Thursday, September 20, 2012

I cut the wrong end off the front door

I cut the wrong end off the front door. Don’t laugh! It’s easier to do than you might think.

I was trying to stop the wooden screen door scraping on the front step.

I tried other remedies first. A couple of months ago, I took the door off its hinges and carefully planed the bottom edge. I felt like a true carpenter.

Unfortunately, I proved the truism that a carpenter is only as good as his tools.

Because my handyman outings are so rare, I refuse to buy expensive tools. The cheap plane I bought was so blunt I might as well have licked the bottom of the door for all the wood it took off.

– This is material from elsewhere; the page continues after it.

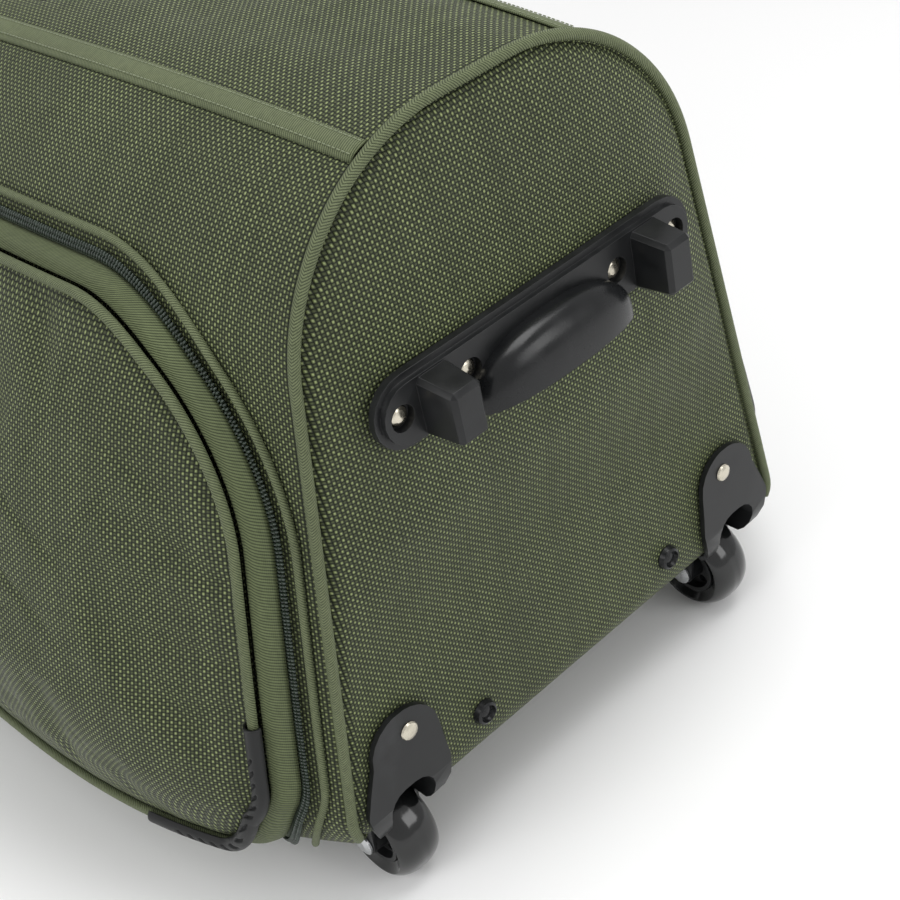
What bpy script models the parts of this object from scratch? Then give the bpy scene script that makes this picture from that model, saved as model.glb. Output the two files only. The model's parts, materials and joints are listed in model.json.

When I hung the door back up, it still scrapped on the front step.

Having used up my allotted hours for handyman duties that month, the front screen door continued to make a high-pitched ear-piercing scraping sound for the next two months.

Why didn’t I fix the door during the next month’s allotted handyman hours, I hear you ask? I used those to weed the garden and poison the weeds growing through the pavers. A broad definition of handymanning, I admit – one that most would categorise as gardening. But since it uses equipment purchased at a large hardware warehouse, I feel entitled to categorise the activity under ‘handymanning’.

So this week, radical surgery was required.

No, not leaving the screen door off for good. That would stop the scraping noise, but risks filling the house with flies, mosquitos and the family of possums that live in our roof but who I suspect would happily move further indoors.

Instead, I proposed to cut a sliver of wood off the bottom with my trusty $8 saw. What could go wrong?!

For starters, I lay the door on the paved patio, so that as the door vibrated with each saw cut, the lacquer was rubbed off its underside.

When I stood the door against the wall to admire my handywork, it looked like that possum family had spent all night scratching it to try to get inside.

That’s when I noticed that I had cut a fine sliver off the top of the door, instead of the bottom.

I’m nothing it not dogged. So I lay the door on its other side and cut a sliver off the real bottom, instead of the other bottom, which was really the top.

Of course I again forgot to lay the door on any protective sheet. When I was finished the other side was scraped worse than the first. (I may have sawed a little more roughly the second time around. I am dogged but a little ratty when hot and bothered.)

It now looked like the possum family was trying to escape from inside the house. Perhaps they couldn’t stand the high-pitched ear-piercing scraping sound of the front door either?

I again stood the screen door against the wall and admired my handywork. 

What was once a beautifully lacquered cedar screen door now stood scratched and leaning sideways on my rough cut, like a refugee from Cyclone Yasi.

I sighed as I trudged towards the garage to fetch the lacquer. I touched it up and hung it back up.

Surprisingly, the screen door no longer scrapes on the front step. It swings silently open. And closed. It’s doing everything a screen door should, including keeping out the possum family.

And from a distance you can barely notice the ragged bottom, both of them.